Interestng discussion.
Some people have made some good points. The best being that there are many many ways in which to invest and become rich. It all depends on your age, risk tolerance, desire to actively manage your portfolio, and what your financial goals are.
I am going to get rich buying, selling, and most importantly RENTING real estate. This seems to be the most popular method on the boards and for good reason in my opinion.
That being said, real estate investing is not all roses. There are costs and risks associated with it that are truly unique to that investing style.
The best way to mitigate this risk (unless you are flipping) is to never buy a house that will not produce POSITIVE cash flow. That is, your rents cover your expenses and then some. Notice I didn’t say mortgage.
As has been pointed out, you will have to pay for other things. 5% minimum should be reserved for vacancy. 10-15% minimum should be reserved for maintenance, 5-10% minimum for property management, also your taxes, and your insurance, whatever those may cost. Not to mention rents that are due but never collected.
Much of your wealth will be built in the selection of your property. For example, my wife manages 300 properties in Phoenix, AZ. Most of her owners are upside-down on their mortgage because they didn’t do their research. They blindly assumed that the rent that they would receive would cover their mortgage when it does not in every case! This is not even accounting for the above factors!
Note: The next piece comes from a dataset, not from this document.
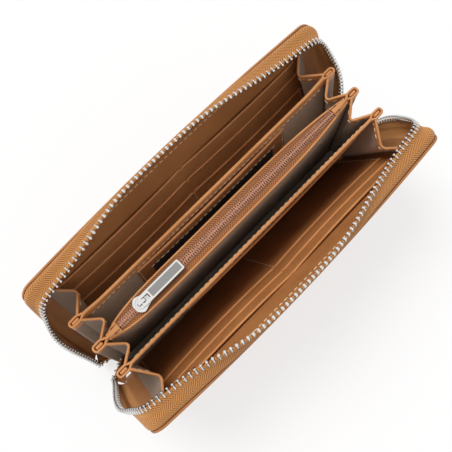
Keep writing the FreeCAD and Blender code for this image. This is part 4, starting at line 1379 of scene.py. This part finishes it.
def gusset(end, side, fold, seed):
    stem = f"{end}_{side}_{fold}_gusset"
    fold_line, count = joint_line(f"{stem}_fold", FOLD_TOP), 12
    lines = [inner_line(end, side, fold), fold_line, outer_line(end, side, fold)]
    foot_path, top_path = (v_path(*[line[k] for line in lines], count) for k in (0, 1))
    stations = sideways(list(zip(top_path, foot_path)))
    if stations[count][2].x * ENDS[end] > 0:
        stations = [(top, foot, -normal) for top, foot, normal in stations]
    section, tags = bound_section(70, GUSSET_HALF_THICK, GUSSET_RIM, GUSSET_BAND, band_half=0.5,
                                  sides=(True, False))

    def belly(t, share):
        edges = math.sin(math.pi * held(t)) * smooth(share * 6)
        waves = math.sin(9 * t + 5 * share + seed) + 0.6 * math.sin(23 * t - 7 * share + 2 * seed)
        return CRINKLE * edges * waves

    cloth, cut = [TAUPE, HIGHLIT_RIM_LEATHER, GUSSET_CLOTH], count // 2
    sewn_body, free_body, parent = f"{stem}_sewn_half", f"{stem}_free_half", joints[f"{stem}_seam"]["parent"]
    share = cut / (len(stations) - 1)
    sewn = bound_sheet(f"{stem}_seam_sheet", stations[:cut + 1], section, tags, cloth,
                       lambda t, u: belly(t * share, u))
    free = bound_sheet(f"{stem}_fold_sheet", stations[cut:], section, tags, cloth,
                       lambda t, u: belly(share + t * (1 - share), u))
    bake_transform(sewn)
    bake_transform(free)
    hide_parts(sewn_body)
    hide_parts(free_body)
    return stations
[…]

In some markets (such as Phoenix) it is very very difficult to find cash flowing properties. In others, such as Houston and Dallas Texas, it is ridiculously easy.
On a side note, just because the market is bad, doesn’t mean that your rent houses will be full. The guy who’s mom owns 30 houses, all of them currently full, is the exception rather than the rule. On the contrary, the rental market has never been more saturated. Owners who cannot sell their houses are putting them all up for rent.
Bottom line is, don’t underestimate your expenses. If you aren’t willing to do your due dilligence in the real estate market then there is a very good chance that you could get burned. That being said, the benefits already outlined in many posts above are insanely awesome.
- Positive monthly cashflow.
- Equity Capture (Tenants pay down your debt!)
- Tax advantages: Depreciation, learn it, live it, love it.
- Honestly, appreciation should be last on your list. This is the most speculative (gamble) part of real estate. If you control the other three factors you can’t lose, even if the market is down.